3. Summarise the organisation’s KM goals, and state which issue you consider to be the organisation’s most pressing problem in achieving their goals, explaining your reasons.

Fixing the Knowledge Gap: Planning

4. Now commence the ‘Fixing knowledge gap’ phase by identifying the broad nature of the solution required, as follows:

a) Wherever you have identified the organisation has a problem in the checklist of issues, suggest the nature of the solution required to address the issue (bridge the knowledge gap). This solution needs to be in broad terms only: you are not recommending particular vendor products as yet. (See the section ‘Hints: how to go about the research’ for some pointers.)

b) Include a list of sources you have consulted in carrying out your research for this stage. Give the complete reference using Chicago/APA format.

Fixing the Knowledge Gap: Solutions

5. Having identified the knowledge gaps and broad plan for fixing them for your chosen organisation, now proceed to recommend a solution it can implement.
a) Briefly describe the extent of IT infrastructure (hardware, application software, operating system, networks) already present in the day-to-day running of the organisation. (Some of this information may be stated in the case study, for the remainder you should make an educated estimate and explain your reasoning.) This infrastructure is what your proposed solution will have to work with (by building on/ extending/ replacing).
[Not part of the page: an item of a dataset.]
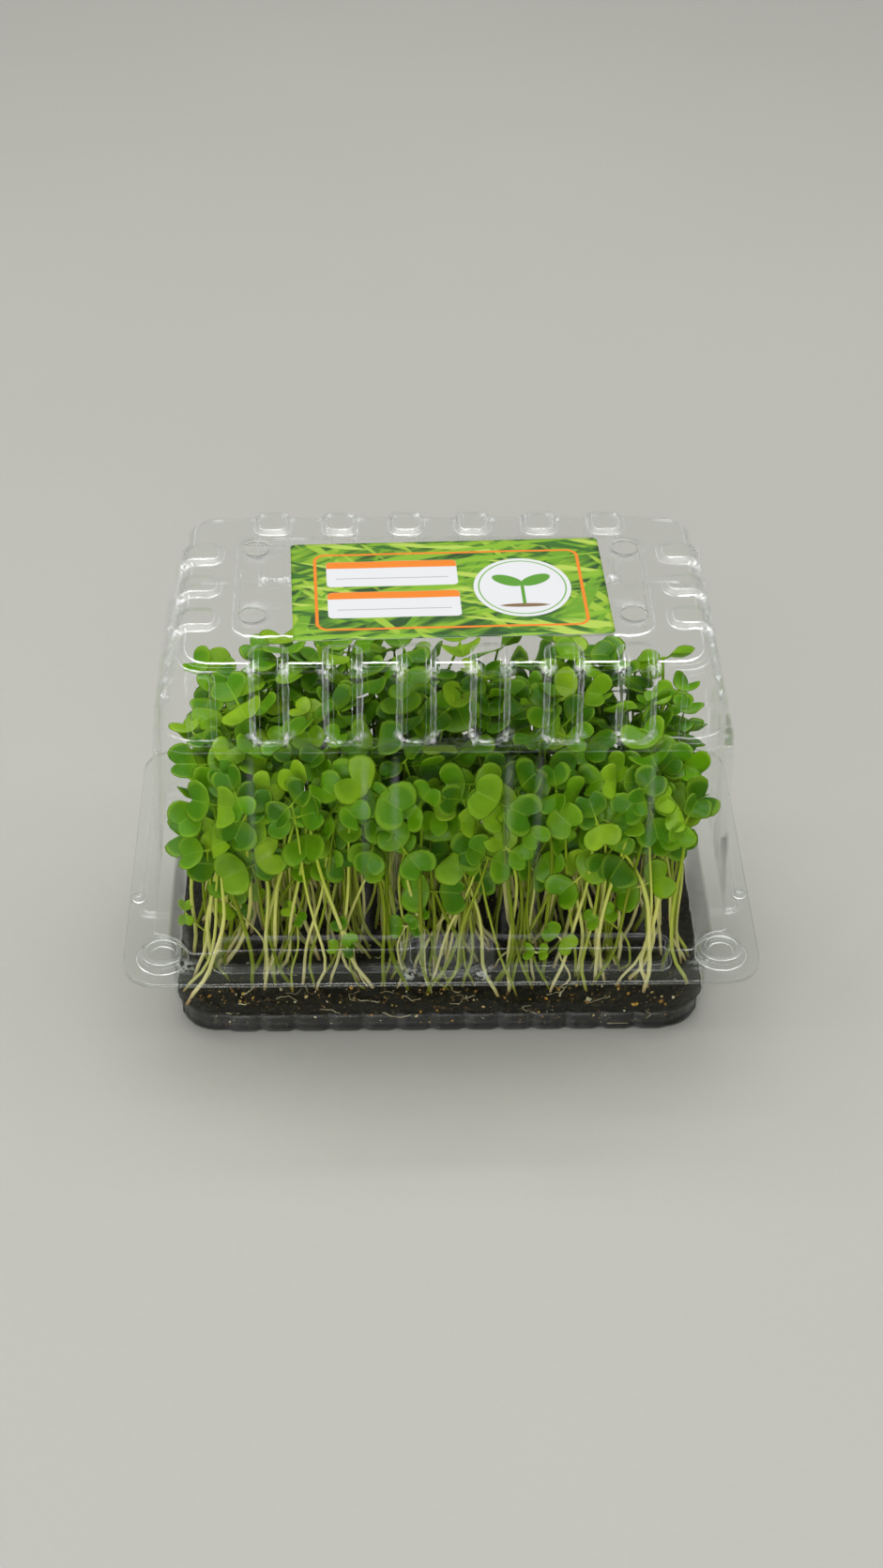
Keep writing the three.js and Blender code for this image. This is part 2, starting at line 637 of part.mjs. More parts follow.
function bunchBody({ centre, seedlings }) {
  const plants = seedlings.flatMap((seedling) => [stemBody(seedling), leafPairBody(seedling)]);
  return join([plugBody(centre), ...plants]);
}

// ---- Growing medium --------------------------------------------------------------------------

function soilBody(bunches) {
  const foot = { halfX: FOOT.halfX, halfY: FOOT.halfY, cutX: 16, cutY: 13, bulge: 0.5 };
  const ledge = FOOT.height + SHEET + SOIL_GAP;
  const body = loft([
    wallRing({ ...foot, z: SHEET + SOIL_GAP }, SHEET + SOIL_GAP),
    wallRing({ ...foot, z: ledge }, SHEET + SOIL_GAP),
    wallRing({ ...TUB_RINGS[0], z: ledge + 0.2 }, SHEET + SOIL_GAP),
    wallRing({ ...TUB_RINGS[0], z: SOIL_Z - 0.7 }, SHEET + SOIL_GAP),
    wallRing({ ...TUB_RINGS[0], z: SOIL_Z }, SHEET + SOIL_GAP + 1.5),
  ]);
  const holes = bunches.map(({ centre }) =>
    turned([[0, PLUG.holeZ], [PLUG.holeRadius, PLUG.holeZ], [PLUG.holeRadius, SOIL_Z + 3],
      [0, SOIL_Z + 3]], 5, centre.x, centre.y));
  return cut(body, holes);
}

// ---- Assembly --------------------------------------------------------------------------------

const plastic = { color: 0xe9eeea, roughness: 0.06, metalness: 0, transparent: true, opacity: 0.3 };
const LOOKS = {
  clear: plastic,
  paper: { color: 0x76b82a, roughness: 0.5, metalness: 0 },
  soil: { color: 0x1c1712, roughness: 0.95, metalness: 0 },
  seedling: { color: 0x5a9a2e, roughness: 0.5, metalness: 0 },
};

const tray = new THREE.Group();

function addPart(group, name, body, look) {
  const mesh = new THREE.Mesh(geometryOf(body), new THREE.MeshStandardMaterial(LOOKS[look]));
  mesh.name = name;
  group.add(mesh);
}

const bunches = growBunches();
const tub = new THREE.Group();
const lid = new THREE.Group();
tray.add(tub, lid);
addPart(tub, "clamshell_base", tubBody(), "clear");
addPart(tub, "growing_medium", soilBody(bunches), "soil");
bunches.forEach((bunch, i) =>
  addPart(tub, `seedlings_${String(i + 1).padStart(2, "0")}`, bunchBody(bunch), "seedling"));
addPart(lid, "clamshell_lid", lidBody(), "clear");
addPart(lid, "label", labelBody(), "paper");

export default tray;
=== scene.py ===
"""A clear hinged clamshell of live broccoli microgreens.

Lengths in this file are in millimetres and turn into metres when a piece is made. The tray stands
on z = 0, its thumb pad points to -Y and its hinge to +Y.
"""
import math

import bpy
import numpy as np
from mathutils import Matrix, Vector
from mathutils.geometry import delaunay_2d_cdt


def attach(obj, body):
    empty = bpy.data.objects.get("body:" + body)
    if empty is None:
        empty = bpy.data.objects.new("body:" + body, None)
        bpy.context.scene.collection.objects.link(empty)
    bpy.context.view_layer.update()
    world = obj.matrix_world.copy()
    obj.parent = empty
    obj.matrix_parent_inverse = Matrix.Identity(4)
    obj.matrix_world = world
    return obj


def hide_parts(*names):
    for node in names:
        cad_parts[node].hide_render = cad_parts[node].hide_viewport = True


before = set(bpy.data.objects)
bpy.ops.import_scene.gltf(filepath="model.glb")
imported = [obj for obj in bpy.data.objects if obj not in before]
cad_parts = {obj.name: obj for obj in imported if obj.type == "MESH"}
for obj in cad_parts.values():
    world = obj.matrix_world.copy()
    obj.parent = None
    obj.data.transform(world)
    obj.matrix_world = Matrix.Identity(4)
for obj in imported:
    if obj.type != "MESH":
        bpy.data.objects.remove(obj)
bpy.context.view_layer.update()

MM = 0.001
SHEET = 0.6  # formed plastic sheet
SKIN = SHEET - 0.05  # the same as drawn, a little less than the solid's
BUTTON_SKIN = 0.35  # the sheet of the small pressed forms, drawn thinner by the pressing
FAR = 4.0  # the mark of a place that has no fold or crease near it
RIM_TOP_TUB = 35.35
RIM_TOP_LID = 36.25
HINGE_Y, HINGE_Z, HINGE_ROLL = 62.15, 35.5, 0.85

# ---- Lines and grids ---------------------------------------------------------------------------


def smoothstep(low, high, value):
    """3t^2 - 2t^3 with t = (value - low) / (high - low) held to 0..1."""
    t = np.clip((value - low) / (high - low), 0, 1)
    return t * t * (3 - 2 * t)


def arc(line):
    """Distance walked along a line of points."""
    return np.concatenate([[0], np.cumsum(np.linalg.norm(np.diff(line, axis=0), axis=1))])


def at(line, where, known=None):
    """The line read at the distances `where`, straight between its points."""
    known = arc(line) if known is None else known
    return np.stack([np.interp(where, known, column) for column in line.T], 1)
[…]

b) Summarise the requirements for a Knowledge Management System for the organisation, and create a list of suggested software packages that will build on the existing infrastructure and assist the organisations in reaching their KM targets. Use the hints in section ‘Hints’ in your research.

c) Describe any potential problems that could arise with implementing your solution in the organisation. What would you do to avoid or minimise these problems?

d) List the sources for your solutions. Give the complete reference using Chicago/APA format.